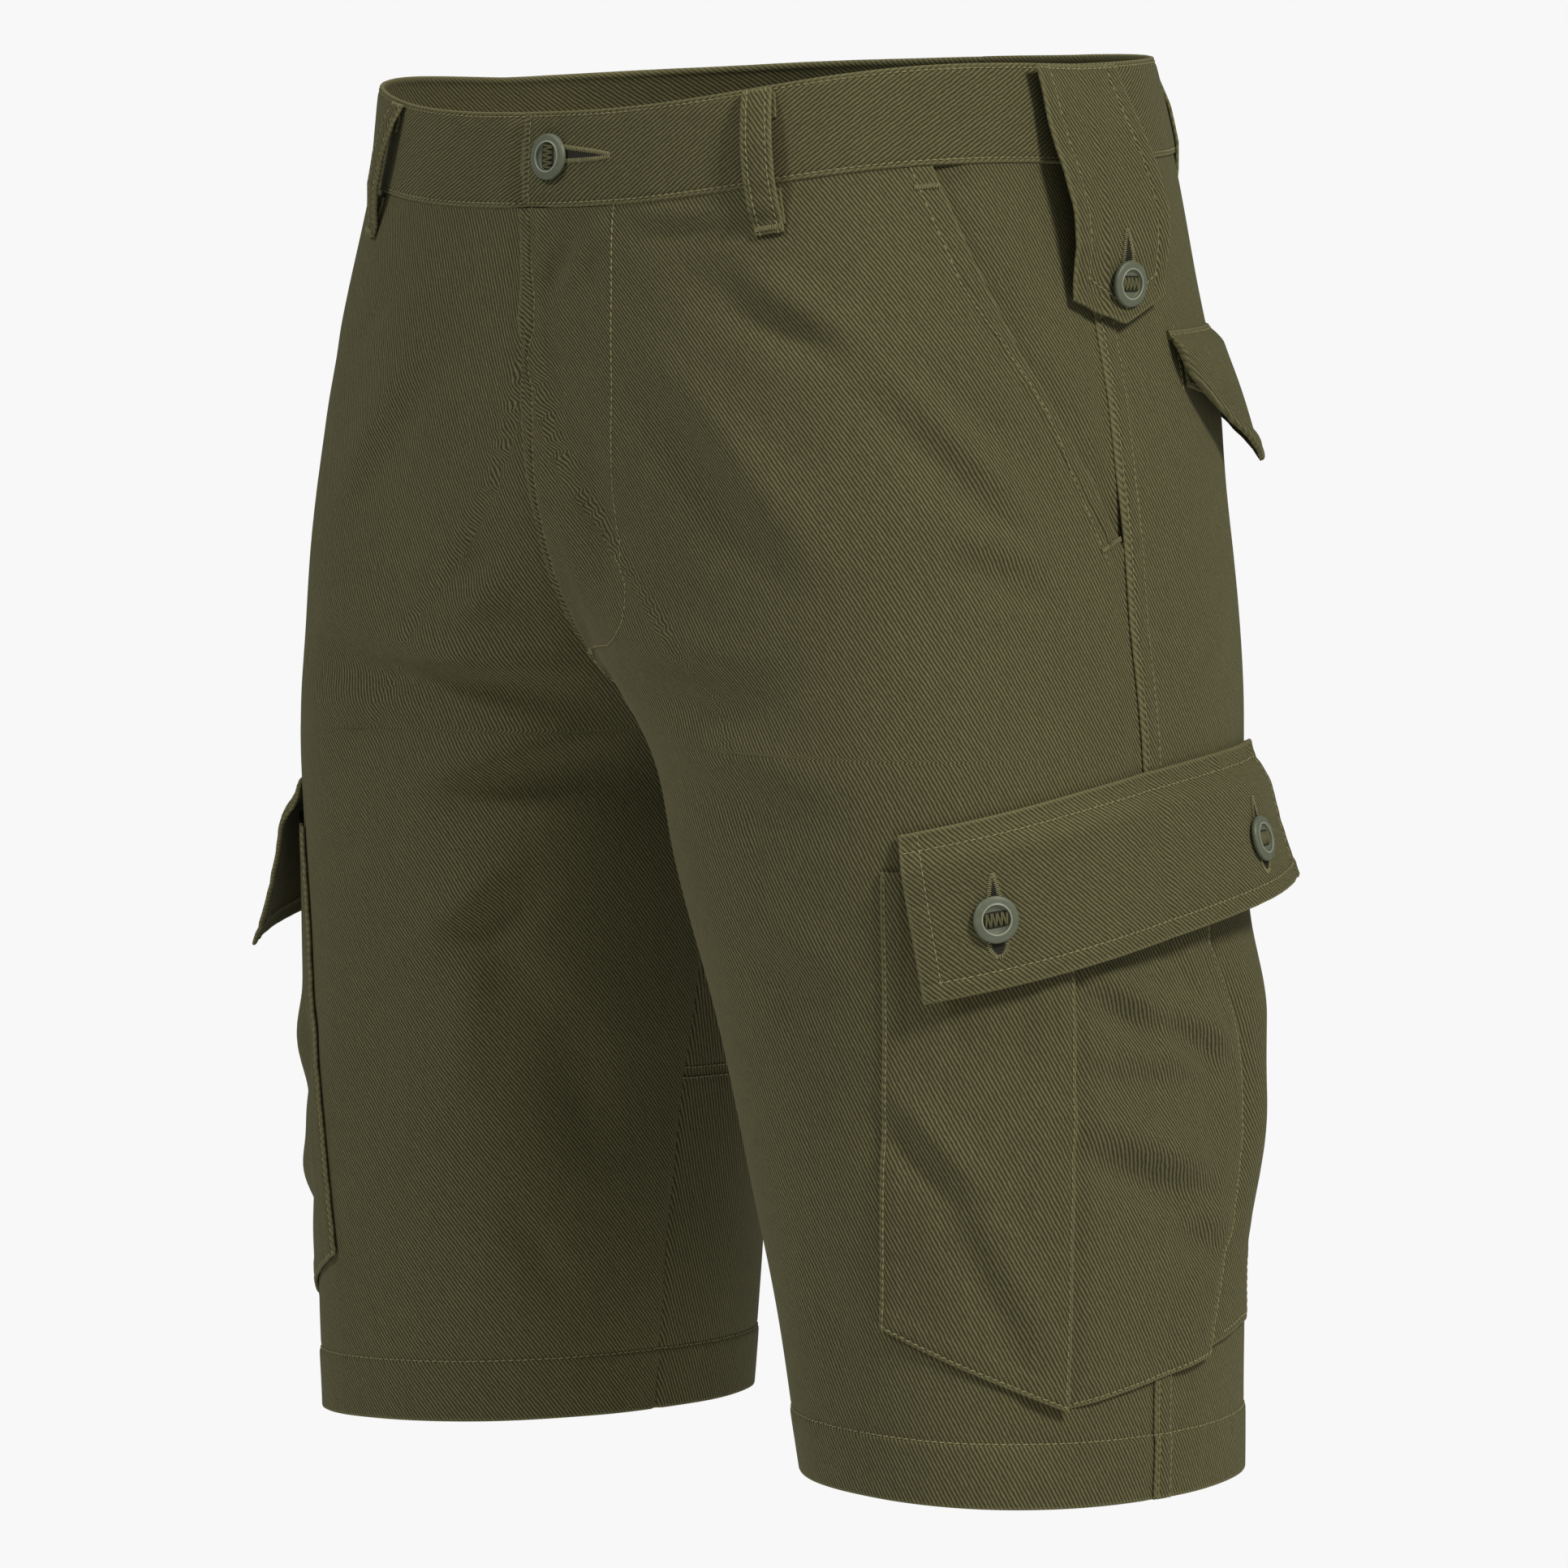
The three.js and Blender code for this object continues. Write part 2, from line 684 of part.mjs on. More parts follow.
// A button lies on a cloth face, turned to its slope: place gives the face's outer points.
function button(name, face, u, v) {
  const step = 0.02;
  const middle = face(u, v);
  const across = face(u + step, v).sub(face(u - step, v));
  const down = face(u, v + step).sub(face(u, v - step));
  const out = across.cross(down).normalize();
  const fromAxis = new THREE.Vector3(middle.x, middle.y, 0);
  if (out.dot(fromAxis) < 0) out.negate();
  const mesh = new THREE.Mesh(buttonGeometry(), horn);
  mesh.name = name;
  mesh.position.copy(middle).addScaledVector(out, 0.3);
  mesh.quaternion.setFromUnitVectors(new THREE.Vector3(0, 1, 0), out);
  return mesh;
}

const waistButton = { fromFront: 13, z: -18 };

function waistButtonPiece() {
  const face = (u, v) => {
    const z = bandZ(v);
    return at(left, acrossFront(z) + u * 100, z, bandLift + thick.band + 0.15);
  };
  return button("button_waist", face, waistButton.fromFront / 100, -waistButton.z / waistHeight);
}

function tabButtonPiece(side) {
  const face = (u, v) => {
    const z = mix(0, tabPoint.z, v);
    const lift = along(tabPath, "z", z, "lift") + tabLean * 0.1;
    return at(side, tabButton.across + (u - 0.5) * 40, z, lift + thick.tab + 0.3);
  };
  return button(`button_tab_${sideName(side)}`, face, 0.5, tabButton.z / tabPoint.z);
}

function cargoButtonPiece(side, { name, across, down }) {
  const width = flapEdge.rear - flapEdge.front;
  const face = (u, v) => {
    const place = mix(flapEdge.front, flapEdge.rear, u);
    const lift = cargoFlapLift(side, u, v) + thick.flap + 0.2;
    return at(side, place, flapTopZ(place) - v * flapHeightAt(u), lift);
  };
  const u = (across - flapEdge.front) / width;
  return button(`button_cargo_${name}_${sideName(side)}`, face, u, down);
}

const shorts = new THREE.Group();
shorts.name = "cargo_shorts";
shorts.add(waistbandLeft(), waistbandRight(), waistButtonPiece(), backCentreLoop());
shorts.add(...loopPlaces.map(beltLoop));
for (const side of [left, right]) {
  shorts.add(frontPanel(side), backPanel(side), hipFacing(side));
  shorts.add(sideTab(side), tabButtonPiece(side));
  shorts.add(cargoFront(side), cargoRear(side), cargoGusset(side), cargoFlap(side));
  for (const place of cargoButtons) shorts.add(cargoButtonPiece(side, place));
  shorts.add(backWeltPiece(side), backFlapPiece(side));
}

export default shorts;
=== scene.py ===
import math

import bpy
import numpy as np
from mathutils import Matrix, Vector


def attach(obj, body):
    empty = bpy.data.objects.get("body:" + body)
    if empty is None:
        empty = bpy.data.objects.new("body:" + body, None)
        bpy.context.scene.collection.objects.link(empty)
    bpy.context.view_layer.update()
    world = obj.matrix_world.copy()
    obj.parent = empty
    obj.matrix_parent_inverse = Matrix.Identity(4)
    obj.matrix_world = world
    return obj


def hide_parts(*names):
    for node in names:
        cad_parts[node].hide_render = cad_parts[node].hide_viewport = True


# Worn, empty cargo shorts in olive cotton twill. The shapes are worked out in millimetres, on the
# same surface as the CAD part, and turned to metres when a mesh is made.
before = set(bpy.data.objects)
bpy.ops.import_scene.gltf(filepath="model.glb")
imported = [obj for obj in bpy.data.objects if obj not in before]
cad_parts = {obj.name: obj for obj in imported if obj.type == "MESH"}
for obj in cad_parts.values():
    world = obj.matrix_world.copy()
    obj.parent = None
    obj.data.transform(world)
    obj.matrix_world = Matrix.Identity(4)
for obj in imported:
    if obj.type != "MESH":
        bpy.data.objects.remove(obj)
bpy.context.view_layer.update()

mm = 0.001
left = 1
right = -1
sideNames = {left: "left", right: "right"}

body = {
    "columns": "z out inn front back side inseam drop rise slope frontInner frontOuter rear",
    "rows": [
        (0, 160, -160, -125, 128, 8, 0, 18, 8, 0, 2.2, 2.5, 2.3),
        (-37, 164, -164, -127, 138, 8, 0, 17, 8, 0, 2.2, 2.55, 2.4),
        (-85, 172, -172, -127, 147, 9, 0, 14, 7, 0, 2.1, 2.95, 2.4),
        (-140, 183, -158, -125, 151, 9, -1, 10, 5, 0, 1.85, 3.2, 2.4),
        (-185, 190, -104, -121, 148, 9, -3, 6, 3, 0.01, 1.8, 3.2, 2.3),
        (-222, 195, -46, -116, 141, 8, -8, 3, 2, 0.015, 1.95, 3.0, 2.2),
        (-246, 198, -15, -113, 135, 8, -12, 1, 1, 0.02, 2.1, 2.9, 2.2),
        (-262, 200, 0, -111, 131, 8, -14, 0, 0, 0.02, 2.15, 2.8, 2.2),
        (-305, 203, 14, -106, 126, 7, -14, 0, 0, 0.025, 2.2, 2.6, 2.15),
        (-360, 207, 28, -100, 119, 6, -12, 0, 0, 0.03, 2.15, 2.5, 2.1),
        (-425, 210, 42, -94, 112, 4, -8, 0, 0, 0.035, 2.1, 2.4, 2.1),
        (-490, 212, 53, -89, 107, 2, -4, 0, 0, 0.04, 2.05, 2.3, 2.1),
        (-545, 213, 60, -85, 104, 0, 0, 0, 0, 0.04, 2.0, 2.3, 2.1),
    ],
    "panelTop": -38.3,
    "crotch": -262,
    "forkTop": -222,
    "hem": -545,
    "hemFold": 25,
    "mouthZ": (-38, -74, -110, -150, -186),
    "mouthAcross": (-70, -60, -45, -22, 0),
    "wall": 1.5,
    "seam": 0.3,
}

# Folds, each from one place to another in millimetres round from the side seam (the back is
# positive) and down, with a half width and a depth, negative inwards. Side 0 is both sides.
folds = [
    # side, fromAcross, fromZ, toAcross, toZ, width, depth
    (right, -120, -232, -235, -236, 12, -3.5),
    (right, -110, -250, -230, -247, 12, 3),
    (right, -150, -270, -250, -252, 11, -3),
    (right, -130, -205, -215, -212, 13, 2),
    (left, -120, -232, -235, -236, 13, -1.5),
    (left, -185, -64, -140, -88, 12, -2),
    (left, -115, -100, -30, -170, 11, -2.2),
    (left, -205, -100, -165, -160, 12, -1.4),
    (right, -185, -330, -150, -440, 18, -1.8),
    (0, 90, -130, 150, -230, 18, -2),
]

# Finer creases in the same columns, which the weight of the cloth and its seams draw.
creases = [
    # the fly, drawn by its stitches
    (left, -210, -38, -264, -86, 5, -2.6),
    (left, -205, -40, -242, -76, 5, 2),
    (left, -239, -66, -243, -104, 6, 1.6),
    (left, -212, -48, -226, -76, 5, -1.8),
    (left, -262, -118, -264, -222, 9, 2.3),
    (left, -238, -122, -241, -212, 9, -2.3),
    # the right thigh and the inner half of its leg
    (right, -200, -200, -280, -206, 9, 2.2),
    (right, -207, -340, -252, -378, 10, -3),
    (right, -252, -368, -246, -450, 11, -3),
    (right, -209, -452, -226, -502, 8, -2),
    (right, -226, -318, -196, -420, 9, 2.2),
    (right, -190, -64, -130, -112, 9, -1.9),
    (right, -120, -100, -50, -168, 9, -2),
    # the lower left leg
    (left, -156, -430, -132, -510, 9, -1.8),
    (left, -88, -512, -20, -530, 6, -1.2),
    # the seat and the backs of the legs
    (0, 195, -226, 282, -252, 9, -3.5),
    (0, 186, -250, 276, -266, 9, 2.7),
    (0, 168, -276, 262, -284, 10, -3),
    (left, 120, -70, 205, -128, 10, -2.2),
    (right, 136, -62, 190, -112, 9, -2.4),
    (left, 112, -330, 170, -372, 10, -2.7),
    (right, 126, -352, 176, -330, 11, -2.4),
    (left, 196, -396, 150, -470, 11, -2.3),
    (right, 204, -380, 170, -452, 10, -2.6),
]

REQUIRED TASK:
Print, without alteration, the lines from the line with "name, across, down" to the line with "obj.matrix_world = Matrix.Identity(4)". Include both of them, and omit every other line.

ANSWER FOR THIS EXERCISE:
function cargoButtonPiece(side, { name, across, down }) {
  const width = flapEdge.rear - flapEdge.front;
  const face = (u, v) => {
    const place = mix(flapEdge.front, flapEdge.rear, u);
    const lift = cargoFlapLift(side, u, v) + thick.flap + 0.2;
    return at(side, place, flapTopZ(place) - v * flapHeightAt(u), lift);
  };
  const u = (across - flapEdge.front) / width;
  return button(`button_cargo_${name}_${sideName(side)}`, face, u, down);
}

const shorts = new THREE.Group();
shorts.name = "cargo_shorts";
shorts.add(waistbandLeft(), waistbandRight(), waistButtonPiece(), backCentreLoop());
shorts.add(...loopPlaces.map(beltLoop));
for (const side of [left, right]) {
  shorts.add(frontPanel(side), backPanel(side), hipFacing(side));
  shorts.add(sideTab(side), tabButtonPiece(side));
  shorts.add(cargoFront(side), cargoRear(side), cargoGusset(side), cargoFlap(side));
  for (const place of cargoButtons) shorts.add(cargoButtonPiece(side, place));
  shorts.add(backWeltPiece(side), backFlapPiece(side));
}

export default shorts;
=== scene.py ===
import math

import bpy
import numpy as np
from mathutils import Matrix, Vector


def attach(obj, body):
    empty = bpy.data.objects.get("body:" + body)
    if empty is None:
        empty = bpy.data.objects.new("body:" + body, None)
        bpy.context.scene.collection.objects.link(empty)
    bpy.context.view_layer.update()
    world = obj.matrix_world.copy()
    obj.parent = empty
    obj.matrix_parent_inverse = Matrix.Identity(4)
    obj.matrix_world = world
    return obj


def hide_parts(*names):
    for node in names:
        cad_parts[node].hide_render = cad_parts[node].hide_viewport = True


# Worn, empty cargo shorts in olive cotton twill. The shapes are worked out in millimetres, on the
# same surface as the CAD part, and turned to metres when a mesh is made.
before = set(bpy.data.objects)
bpy.ops.import_scene.gltf(filepath="model.glb")
imported = [obj for obj in bpy.data.objects if obj not in before]
cad_parts = {obj.name: obj for obj in imported if obj.type == "MESH"}
for obj in cad_parts.values():
    world = obj.matrix_world.copy()
    obj.parent = None
    obj.data.transform(world)
    obj.matrix_world = Matrix.Identity(4)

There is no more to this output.